Synopsis/blurb…..
2008. George “The Wall” Crozat has racked up thirty-eight victories (twenty-three of them by knock-out), eight defeats, and an empty bank account. Finally ready to hang up the gloves and focus on his career as a police officer, his chief concern is how to fund his prostitution habit.
When a shady bouncer offers him a photograph, an address and a chance to finally turn a profit with his fists, the temptation is irresistible. Before long the money is flowing, but Crozat has unknowingly become a pawn in a very dangerous game.
Powerful forces are using his brutality to keep their own secrets, and Crozat teeters on the precipice of an abyss that stretches fifty years into the past, to the darkest chapter of France’s colonial history.
Switching effortlessly between past and present, and drawing on his own father’s experience of the Algerian War, Antonin Varenne’s darkly personal thriller shines a light on corruption, torture, conspiracy and revenge.
My first encounter with this French author, though his previously translated Bed of Nails (2012) lurks somewhere on the shelves.

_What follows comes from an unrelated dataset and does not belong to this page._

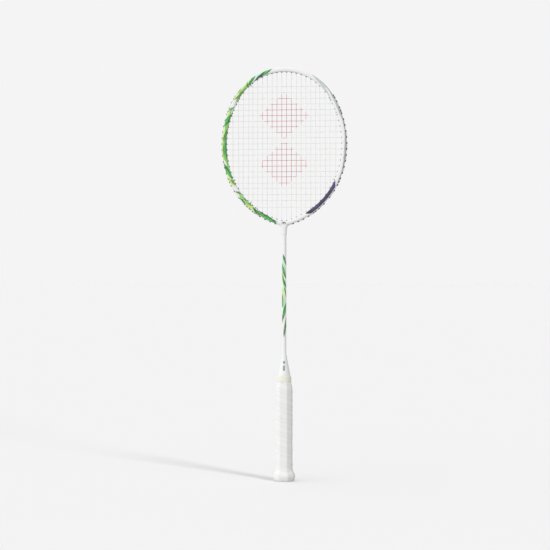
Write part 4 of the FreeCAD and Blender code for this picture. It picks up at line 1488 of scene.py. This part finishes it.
def make_floor():
    """Pale floor that runs on to the horizon; the undersides of things don't pick up its light."""
    start_piece()
    bpy.ops.mesh.primitive_plane_add(size=FLOOR_SIZE)
    floor = bpy.context.object
    floor.name = "pale_floor"
    floor.data.materials.append(studio_finish("pale_floor", FLOOR_TONE))
    floor.visible_diffuse = False
    return floor


def make_world():
    """An even white tent, brighter on the left, in front of a plain backdrop."""
    world = bpy.data.worlds.new("studio")
    bpy.context.scene.world = world
    world.use_nodes = True
    nodes, links = world.node_tree.nodes, world.node_tree.links
    backdrop = nodes["Background"]
    backdrop.inputs["Color"].default_value = (*BACKDROP, 1.0)
    tent = nodes.new("ShaderNodeBackground")
    tent.inputs["Color"].default_value = (1.0, 1.0, 1.0, 1.0)
    facing = nodes.new("ShaderNodeVectorMath")
    facing.operation = "DOT_PRODUCT"
    facing.inputs[1].default_value = Vector(BRIGHT_SIDE).normalized() * TENT_CONTRAST
    links.new(nodes.new("ShaderNodeTexCoord").outputs["Generated"], facing.inputs[0])
    strength = nodes.new("ShaderNodeMath")
    strength.operation = "MULTIPLY_ADD"
    strength.inputs[1].default_value = TENT_STRENGTH
    strength.inputs[2].default_value = TENT_STRENGTH
    links.new(facing.outputs["Value"], strength.inputs[0])
    links.new(strength.outputs[0], tent.inputs["Strength"])
    either = nodes.new("ShaderNodeMixShader")
    links.new(nodes.new("ShaderNodeLightPath").outputs["Is Camera Ray"], either.inputs[0])
    links.new(tent.outputs[0], either.inputs[1])
    links.new(backdrop.outputs[0], either.inputs[2])
    links.new(either.outputs[0], nodes["World Output"].inputs["Surface"])
    bpy.context.scene.view_settings.view_transform = "Standard"


def make_lamp(floor):
    """A low lamp in front on the right, kept off the racket, that lays its shadow on the floor."""
    data = bpy.data.lights.new("low_lamp", "SUN")
    data.angle = LAMP_SPREAD
    data.energy = LAMP_STRENGTH
    lamp = bpy.data.objects.new("low_lamp", data)
    bpy.context.scene.collection.objects.link(lamp)
    lamp.location = Vector(LAMP_SIDE) * 3
    lamp.rotation_mode = "QUATERNION"
    lamp.rotation_quaternion = (-Vector(LAMP_SIDE)).to_track_quat("-Z", "Y")
    lit = bpy.data.collections.new("lit_by_the_low_lamp")
    lit.objects.link(floor)
    lamp.light_linking.receiver_collection = lit


def make_camera():
    """Level with the racket's middle and a little to its right, from across the room."""
    data = bpy.data.cameras.new("camera")
    data.sensor_width = 36.0
    data.lens = data.sensor_width * CAMERA_DISTANCE / VIEW_HEIGHT
    camera = bpy.data.objects.new("camera", data)
    bpy.context.scene.collection.objects.link(camera)
    back = Vector((math.sin(CAMERA_TURN), -math.cos(CAMERA_TURN), 0))
    right = Vector((math.cos(CAMERA_TURN), math.sin(CAMERA_TURN), 0))
    aim = Vector((0, 0, AIM_HEIGHT)) - right * AIM_LEFT
    camera.location = aim + back * CAMERA_DISTANCE
    camera.rotation_mode = "QUATERNION"
    camera.rotation_quaternion = (-back).to_track_quat("-Z", "Y")
    bpy.context.scene.camera = camera


make_head()
make_strings()
make_shaft()
make_throat()
make_cone()
make_grip()
make_band()
make_butt_plate()
make_grommets()
dress_cad()
make_world()
make_lamp(make_floor())
make_camera()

This is dark, fierce, brooding, violent and very, very good, with the additional bonus of coming in at around 300-odd pages. Varenne delivers a fantastic tale and for me a history lesson into the bargain as well; increasing my previously zero knowledge of the Algerian War, which waged from 1954 to 1962, before De Gaulle granted Algeria its independence.
We have a split narrative with our present day boxing, police officer, George “The Wall” Crozat lurching from one bout to the next and from one joyless encounter with a prostitute to another, gradually finding himself manipulated into inflicting violence on named targets in return for the regular white envelopes of cash pushed through his door.
In our other timeframe, we follow reluctant conscript, Pascal Verini and live through the brutality of his two year’s participation in the conflict….his friendships, his disconnection from his family in France, the perils and dangers of his role as a driver, his involvement with his Algerian prostitute/girlfriend and their unrealistic dreams for a future together when the war has finished. We see the contempt he is held in by most of his comrades for his unwillingness to debase himself and join in with the mistreatment and torture of the Algerians held prisoner at his base. Dark arts at which the brutal Rubio is extremely skilled and proficient at. We wonder at his friendship with the mysterious, manipulative Algerian Rachid. We follow him on his journey home when his two-year stint has finished.
For long periods of reading, I was puzzled at the alternating time narratives because of the lack of a common protagonist connecting the two together. I was needlessly fretting though, as Varenne joins the dots up and weaves a coherent climax where all the bits of the puzzle fall satisfyingly into place.
Great setting, decent plot albeit a tad confusing until the last section of the book. Interesting characters that are never truly likeable. No out and out heroes here with the bad guys fully dressed head to toe in black and the good guys wearing various shades of grey. Probably all the more real because of that.
5 from 5
Loser’s Corner - best book of last month for me, though it may tie with another read December yet to appear on the blog.